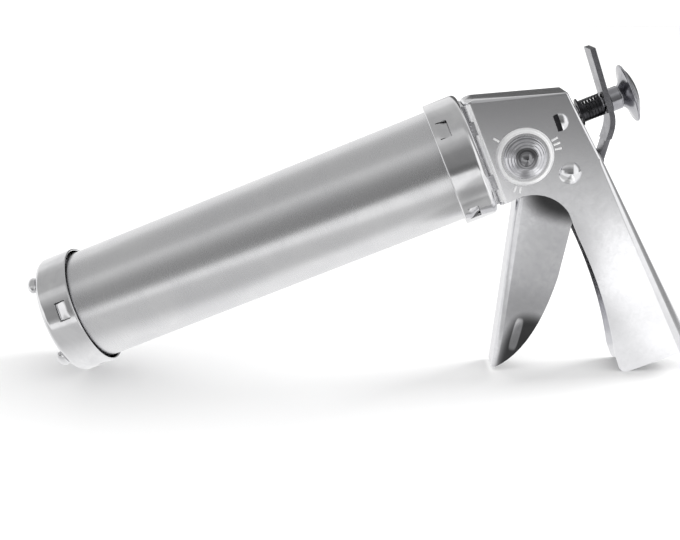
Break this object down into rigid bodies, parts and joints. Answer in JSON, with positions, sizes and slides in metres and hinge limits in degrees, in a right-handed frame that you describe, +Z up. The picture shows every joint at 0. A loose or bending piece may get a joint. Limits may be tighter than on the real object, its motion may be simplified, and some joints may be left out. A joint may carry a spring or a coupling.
{
  "type": "cookie press",
  "caption": "Trigger-operated cookie press: bayonet-capped barrel, folded steel head and grip, ratchet plunger with release plate, and a thickness dial.",
  "frame": {"origin": "on the table, below the middle of the bounding box, as the press rests on its cap's rim and its grip's toe", "axes": "+X from the mouth towards the grip, +Y away from the dial side, +Z up"},
  "size_m": [0.3241, 0.0596, 0.157],
  "materials": {
    "barrel_aluminium": "satin drawn tube",
    "cap_plate": "spun and polished",
    "disc_aluminium": "satin stamped sheet",
    "head_plate": "bright nickel plate over steel",
    "fastener_steel": "zinc plated",
    "bush_brass": "turned",
    "rod_steel": "ground and zinc plated",
    "rivet_nickel": "domed and polished",
    "plate_steel": "punched and zinc plated",
    "spring_steel": "oiled spring wire",
    "dial_nickel": "turned and polished"
  },
  "bodies": {
    "frame": {"handle_frame": "head_plate", "rear_collar": "cap_plate", "head_bracket": "head_plate", "head_rivets": "fastener_steel", "rod_bush": "bush_brass", "pivot_rivet": "rivet_nickel", "spring_washer": "fastener_steel", "release_spring": "spring_steel", "drive_spring": "spring_steel"},
    "barrel": {"barrel": "barrel_aluminium"},
    "front_cap": {"front_cap": "cap_plate", "forming_disc": "disc_aluminium"},
    "plunger": {"plunger_rod": "rod_steel", "piston_cup": "disc_aluminium", "piston_backing": "fastener_steel", "piston_hub": "fastener_steel", "piston_screw": "fastener_steel", "knob_neck": "cap_plate", "rod_knob": "cap_plate"},
    "trigger": {"trigger_lever": "head_plate", "trigger_sleeve": "fastener_steel"},
    "drive_plate": {"drive_plate": "plate_steel"},
    "dial": {"thickness_dial": "dial_nickel", "dial_shaft": "fastener_steel", "stop_cams": "bush_brass", "dial_retainer": "fastener_steel"},
    "release": {"release_plate": "plate_steel"}
  },
  "joints": [
    {"name": "barrel_twist", "type": "hinge", "parent": "frame", "child": "barrel", "pos_m": [-0.01061, 0, 0.08221], "axis": [0.9282, 0, 0.3722], "range_deg": [0, 35]},
    {"name": "cap_twist", "type": "hinge", "parent": "barrel", "child": "front_cap", "pos_m": [-0.14241, 0, 0.02936], "axis": [0.9282, 0, 0.3722], "range_deg": [-35, 0]},
    {"name": "plunger_slide", "type": "slide", "parent": "frame", "child": "plunger", "axis": [0.9282, 0, 0.3722], "range_m": [0, 0.19]},
    {"name": "trigger_squeeze", "type": "hinge", "parent": "frame", "child": "trigger", "pos_m": [0.09567, 0, 0.09983], "axis": [0, -1, 0], "range_deg": [0, 26], "stiffness_Nm_per_rad": 0.25, "springref_deg": -20.05},
    {"name": "drive_slide", "type": "slide", "parent": "frame", "child": "drive_plate", "axis": [-0.9282, 0, -0.3722], "range_m": [0, 0.0066], "deforming": ["drive_spring"]},
    {"name": "dial_turn", "type": "hinge", "parent": "frame", "child": "dial", "pos_m": [0.07423, 0, 0.10761], "axis": [0, 1, 0], "range_deg": [-120, 120]},
    {"name": "release_press", "type": "hinge", "parent": "frame", "child": "release", "pos_m": [0.11076, 0, 0.10464], "axis": [0, -1, 0], "range_deg": [0, 5], "stiffness_Nm_per_rad": 0.6, "springref_deg": -11.46, "deforming": ["release_spring"]}
  ],
  "couplings": [
    {"joint": "drive_slide", "follows": "trigger_squeeze", "m_per_rad": 0.014543}
  ]
}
---*---
→ **What to do**
Recopy the whole listing exactly.

→ **Written answer**
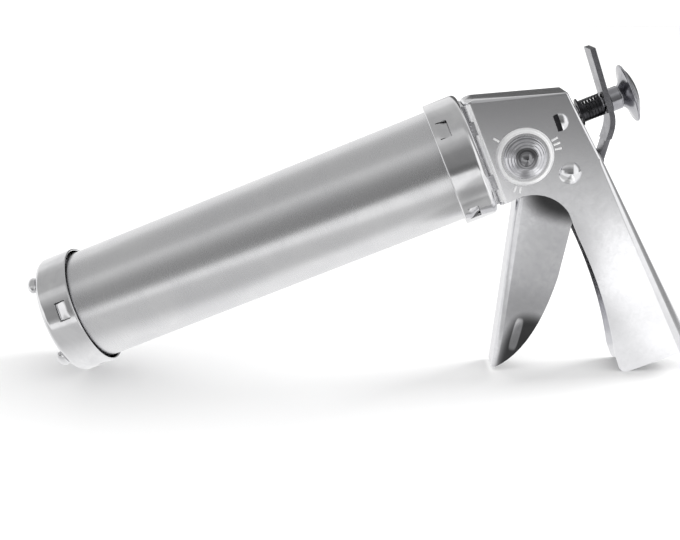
Break this object down into rigid bodies, parts and joints. Answer in JSON, with positions, sizes and slides in metres and hinge limits in degrees, in a right-handed frame that you describe, +Z up. The picture shows every joint at 0. A loose or bending piece may get a joint. Limits may be tighter than on the real object, its motion may be simplified, and some joints may be left out. A joint may carry a spring or a coupling.
{
  "type": "cookie press",
  "caption": "Trigger-operated cookie press: bayonet-capped barrel, folded steel head and grip, ratchet plunger with release plate, and a thickness dial.",
  "frame": {"origin": "on the table, below the middle of the bounding box, as the press rests on its cap's rim and its grip's toe", "axes": "+X from the mouth towards the grip, +Y away from the dial side, +Z up"},
  "size_m": [0.3241, 0.0596, 0.157],
  "materials": {
    "barrel_aluminium": "satin drawn tube",
    "cap_plate": "spun and polished",
    "disc_aluminium": "satin stamped sheet",
    "head_plate": "bright nickel plate over steel",
    "fastener_steel": "zinc plated",
    "bush_brass": "turned",
    "rod_steel": "ground and zinc plated",
    "rivet_nickel": "domed and polished",
    "plate_steel": "punched and zinc plated",
    "spring_steel": "oiled spring wire",
    "dial_nickel": "turned and polished"
  },
  "bodies": {
    "frame": {"handle_frame": "head_plate", "rear_collar": "cap_plate", "head_bracket": "head_plate", "head_rivets": "fastener_steel", "rod_bush": "bush_brass", "pivot_rivet": "rivet_nickel", "spring_washer": "fastener_steel", "release_spring": "spring_steel", "drive_spring": "spring_steel"},
    "barrel": {"barrel": "barrel_aluminium"},
    "front_cap": {"front_cap": "cap_plate", "forming_disc": "disc_aluminium"},
    "plunger": {"plunger_rod": "rod_steel", "piston_cup": "disc_aluminium", "piston_backing": "fastener_steel", "piston_hub": "fastener_steel", "piston_screw": "fastener_steel", "knob_neck": "cap_plate", "rod_knob": "cap_plate"},
    "trigger": {"trigger_lever": "head_plate", "trigger_sleeve": "fastener_steel"},
    "drive_plate": {"drive_plate": "plate_steel"},
    "dial": {"thickness_dial": "dial_nickel", "dial_shaft": "fastener_steel", "stop_cams": "bush_brass", "dial_retainer": "fastener_steel"},
    "release": {"release_plate": "plate_steel"}
  },
  "joints": [
    {"name": "barrel_twist", "type": "hinge", "parent": "frame", "child": "barrel", "pos_m": [-0.01061, 0, 0.08221], "axis": [0.9282, 0, 0.3722], "range_deg": [0, 35]},
    {"name": "cap_twist", "type": "hinge", "parent": "barrel", "child": "front_cap", "pos_m": [-0.14241, 0, 0.02936], "axis": [0.9282, 0, 0.3722], "range_deg": [-35, 0]},
    {"name": "plunger_slide", "type": "slide", "parent": "frame", "child": "plunger", "axis": [0.9282, 0, 0.3722], "range_m": [0, 0.19]},
    {"name": "trigger_squeeze", "type": "hinge", "parent": "frame", "child": "trigger", "pos_m": [0.09567, 0, 0.09983], "axis": [0, -1, 0], "range_deg": [0, 26], "stiffness_Nm_per_rad": 0.25, "springref_deg": -20.05},
    {"name": "drive_slide", "type": "slide", "parent": "frame", "child": "drive_plate", "axis": [-0.9282, 0, -0.3722], "range_m": [0, 0.0066], "deforming": ["drive_spring"]},
    {"name": "dial_turn", "type": "hinge", "parent": "frame", "child": "dial", "pos_m": [0.07423, 0, 0.10761], "axis": [0, 1, 0], "range_deg": [-120, 120]},
    {"name": "release_press", "type": "hinge", "parent": "frame", "child": "release", "pos_m": [0.11076, 0, 0.10464], "axis": [0, -1, 0], "range_deg": [0, 5], "stiffness_Nm_per_rad": 0.6, "springref_deg": -11.46, "deforming": ["release_spring"]}
  ],
  "couplings": [
    {"joint": "drive_slide", "follows": "trigger_squeeze", "m_per_rad": 0.014543}
  ]
}